> **TASK DIRECTIONS**
Copy all the material below, exactly as it stands.

━━━━━━━━━━━━━━━━━━━━

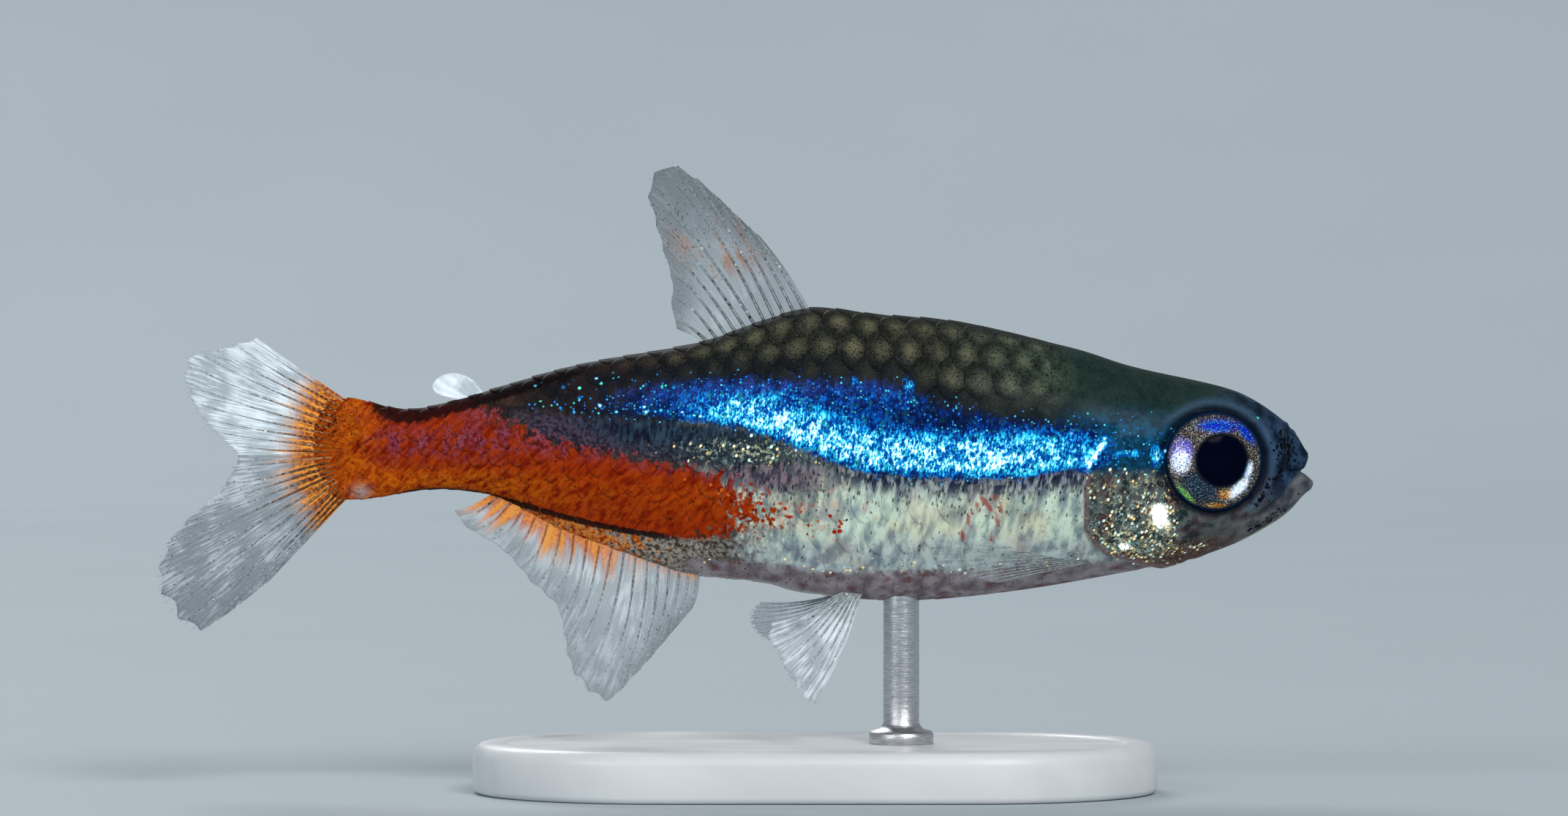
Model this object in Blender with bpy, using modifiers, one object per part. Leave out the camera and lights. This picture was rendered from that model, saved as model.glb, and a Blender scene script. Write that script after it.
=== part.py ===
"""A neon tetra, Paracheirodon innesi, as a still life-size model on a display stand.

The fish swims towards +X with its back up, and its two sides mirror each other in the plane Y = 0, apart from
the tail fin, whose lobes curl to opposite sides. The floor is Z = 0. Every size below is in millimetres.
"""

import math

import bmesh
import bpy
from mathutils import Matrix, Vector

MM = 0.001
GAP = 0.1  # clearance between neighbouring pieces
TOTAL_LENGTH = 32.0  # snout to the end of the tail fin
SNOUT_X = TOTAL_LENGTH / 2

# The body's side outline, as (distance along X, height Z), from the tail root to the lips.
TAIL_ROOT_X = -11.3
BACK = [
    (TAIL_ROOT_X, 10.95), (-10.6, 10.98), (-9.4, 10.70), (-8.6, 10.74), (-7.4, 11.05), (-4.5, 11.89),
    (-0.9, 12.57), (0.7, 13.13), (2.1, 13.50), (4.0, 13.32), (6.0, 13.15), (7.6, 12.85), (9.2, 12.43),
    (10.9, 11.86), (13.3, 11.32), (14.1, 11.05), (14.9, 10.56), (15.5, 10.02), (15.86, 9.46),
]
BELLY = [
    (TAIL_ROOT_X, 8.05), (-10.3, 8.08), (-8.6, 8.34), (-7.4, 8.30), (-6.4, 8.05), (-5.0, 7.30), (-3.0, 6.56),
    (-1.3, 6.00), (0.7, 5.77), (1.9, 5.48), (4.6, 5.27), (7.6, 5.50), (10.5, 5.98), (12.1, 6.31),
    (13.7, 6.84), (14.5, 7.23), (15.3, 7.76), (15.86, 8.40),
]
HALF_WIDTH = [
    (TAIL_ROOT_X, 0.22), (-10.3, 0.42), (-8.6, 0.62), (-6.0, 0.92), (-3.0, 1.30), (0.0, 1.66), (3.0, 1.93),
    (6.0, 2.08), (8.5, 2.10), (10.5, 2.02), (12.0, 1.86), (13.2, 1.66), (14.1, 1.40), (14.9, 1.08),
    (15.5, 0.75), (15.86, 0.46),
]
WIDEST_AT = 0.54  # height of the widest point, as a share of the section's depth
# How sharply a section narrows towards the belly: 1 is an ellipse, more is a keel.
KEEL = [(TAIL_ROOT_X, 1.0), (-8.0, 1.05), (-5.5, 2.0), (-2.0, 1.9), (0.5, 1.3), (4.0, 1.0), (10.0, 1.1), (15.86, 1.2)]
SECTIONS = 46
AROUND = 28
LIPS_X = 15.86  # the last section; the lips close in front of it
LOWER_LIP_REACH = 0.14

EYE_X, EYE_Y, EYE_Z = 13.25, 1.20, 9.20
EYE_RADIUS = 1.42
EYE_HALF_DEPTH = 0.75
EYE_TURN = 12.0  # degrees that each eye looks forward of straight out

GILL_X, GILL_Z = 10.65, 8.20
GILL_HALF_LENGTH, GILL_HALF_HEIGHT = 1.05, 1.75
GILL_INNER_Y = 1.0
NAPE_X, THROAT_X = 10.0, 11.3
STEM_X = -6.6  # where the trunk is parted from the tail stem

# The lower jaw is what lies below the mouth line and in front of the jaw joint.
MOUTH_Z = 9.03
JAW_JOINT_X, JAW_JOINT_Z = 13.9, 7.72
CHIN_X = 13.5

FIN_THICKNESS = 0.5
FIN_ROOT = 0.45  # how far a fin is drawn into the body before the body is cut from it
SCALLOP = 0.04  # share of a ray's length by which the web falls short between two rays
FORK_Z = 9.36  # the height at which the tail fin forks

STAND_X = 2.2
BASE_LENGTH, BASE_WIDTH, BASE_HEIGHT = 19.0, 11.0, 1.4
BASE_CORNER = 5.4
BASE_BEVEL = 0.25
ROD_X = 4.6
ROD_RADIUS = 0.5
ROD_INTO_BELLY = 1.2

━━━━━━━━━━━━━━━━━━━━

> **FULL RESPONSE**
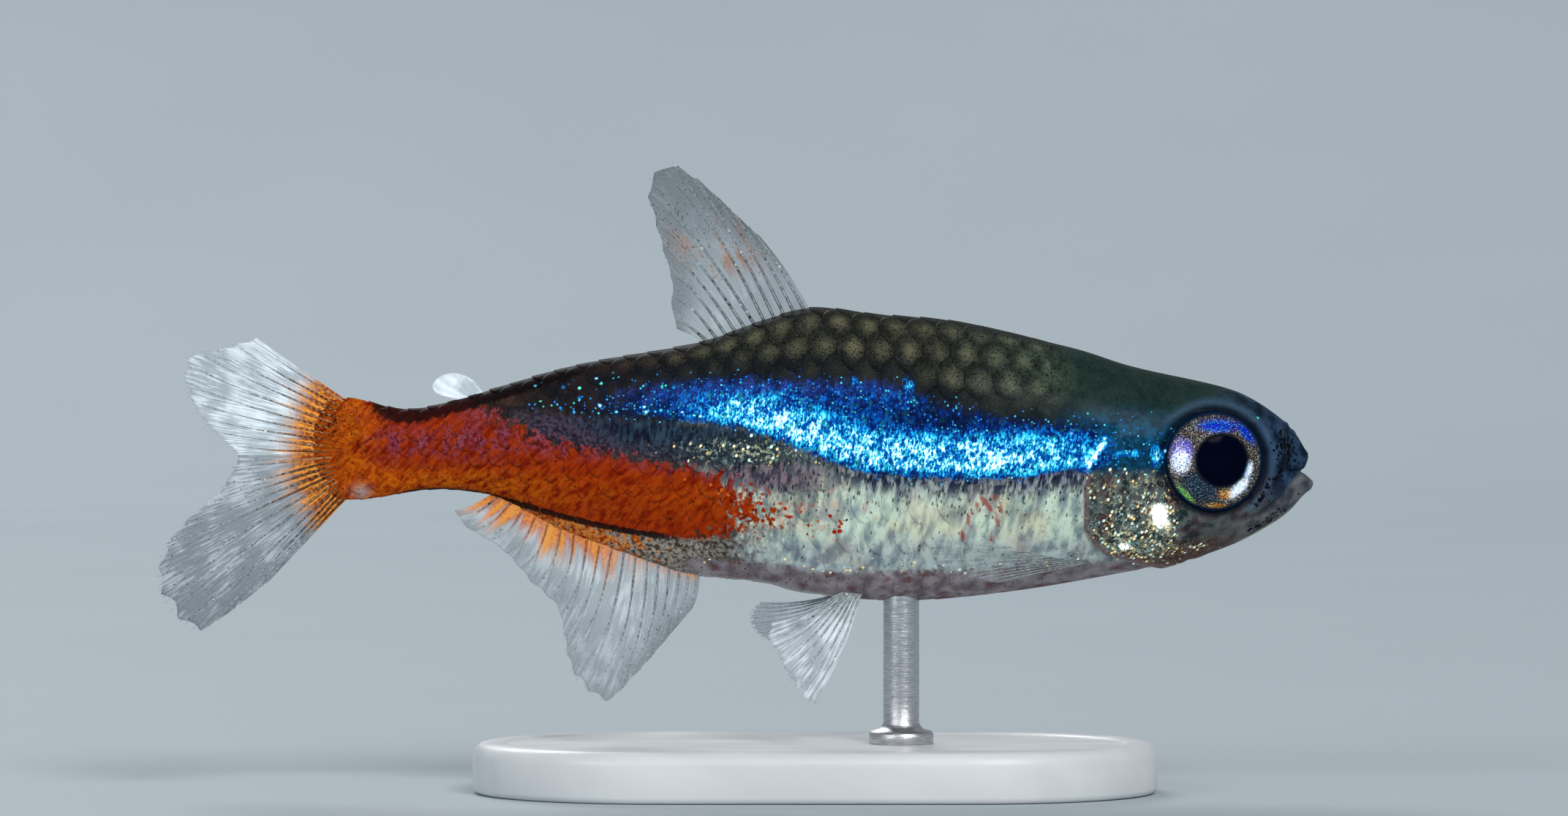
Model this object in Blender with bpy, using modifiers, one object per part. Leave out the camera and lights. This picture was rendered from that model, saved as model.glb, and a Blender scene script. Write that script after it.
=== part.py ===
"""A neon tetra, Paracheirodon innesi, as a still life-size model on a display stand.

The fish swims towards +X with its back up, and its two sides mirror each other in the plane Y = 0, apart from
the tail fin, whose lobes curl to opposite sides. The floor is Z = 0. Every size below is in millimetres.
"""

import math

import bmesh
import bpy
from mathutils import Matrix, Vector

MM = 0.001
GAP = 0.1  # clearance between neighbouring pieces
TOTAL_LENGTH = 32.0  # snout to the end of the tail fin
SNOUT_X = TOTAL_LENGTH / 2

# The body's side outline, as (distance along X, height Z), from the tail root to the lips.
TAIL_ROOT_X = -11.3
BACK = [
    (TAIL_ROOT_X, 10.95), (-10.6, 10.98), (-9.4, 10.70), (-8.6, 10.74), (-7.4, 11.05), (-4.5, 11.89),
    (-0.9, 12.57), (0.7, 13.13), (2.1, 13.50), (4.0, 13.32), (6.0, 13.15), (7.6, 12.85), (9.2, 12.43),
    (10.9, 11.86), (13.3, 11.32), (14.1, 11.05), (14.9, 10.56), (15.5, 10.02), (15.86, 9.46),
]
BELLY = [
    (TAIL_ROOT_X, 8.05), (-10.3, 8.08), (-8.6, 8.34), (-7.4, 8.30), (-6.4, 8.05), (-5.0, 7.30), (-3.0, 6.56),
    (-1.3, 6.00), (0.7, 5.77), (1.9, 5.48), (4.6, 5.27), (7.6, 5.50), (10.5, 5.98), (12.1, 6.31),
    (13.7, 6.84), (14.5, 7.23), (15.3, 7.76), (15.86, 8.40),
]
HALF_WIDTH = [
    (TAIL_ROOT_X, 0.22), (-10.3, 0.42), (-8.6, 0.62), (-6.0, 0.92), (-3.0, 1.30), (0.0, 1.66), (3.0, 1.93),
    (6.0, 2.08), (8.5, 2.10), (10.5, 2.02), (12.0, 1.86), (13.2, 1.66), (14.1, 1.40), (14.9, 1.08),
    (15.5, 0.75), (15.86, 0.46),
]
WIDEST_AT = 0.54  # height of the widest point, as a share of the section's depth
# How sharply a section narrows towards the belly: 1 is an ellipse, more is a keel.
KEEL = [(TAIL_ROOT_X, 1.0), (-8.0, 1.05), (-5.5, 2.0), (-2.0, 1.9), (0.5, 1.3), (4.0, 1.0), (10.0, 1.1), (15.86, 1.2)]
SECTIONS = 46
AROUND = 28
LIPS_X = 15.86  # the last section; the lips close in front of it
LOWER_LIP_REACH = 0.14

EYE_X, EYE_Y, EYE_Z = 13.25, 1.20, 9.20
EYE_RADIUS = 1.42
EYE_HALF_DEPTH = 0.75
EYE_TURN = 12.0  # degrees that each eye looks forward of straight out

GILL_X, GILL_Z = 10.65, 8.20
GILL_HALF_LENGTH, GILL_HALF_HEIGHT = 1.05, 1.75
GILL_INNER_Y = 1.0
NAPE_X, THROAT_X = 10.0, 11.3
STEM_X = -6.6  # where the trunk is parted from the tail stem

# The lower jaw is what lies below the mouth line and in front of the jaw joint.
MOUTH_Z = 9.03
JAW_JOINT_X, JAW_JOINT_Z = 13.9, 7.72
CHIN_X = 13.5

FIN_THICKNESS = 0.5
FIN_ROOT = 0.45  # how far a fin is drawn into the body before the body is cut from it
SCALLOP = 0.04  # share of a ray's length by which the web falls short between two rays
FORK_Z = 9.36  # the height at which the tail fin forks

STAND_X = 2.2
BASE_LENGTH, BASE_WIDTH, BASE_HEIGHT = 19.0, 11.0, 1.4
BASE_CORNER = 5.4
BASE_BEVEL = 0.25
ROD_X = 4.6
ROD_RADIUS = 0.5
ROD_INTO_BELLY = 1.2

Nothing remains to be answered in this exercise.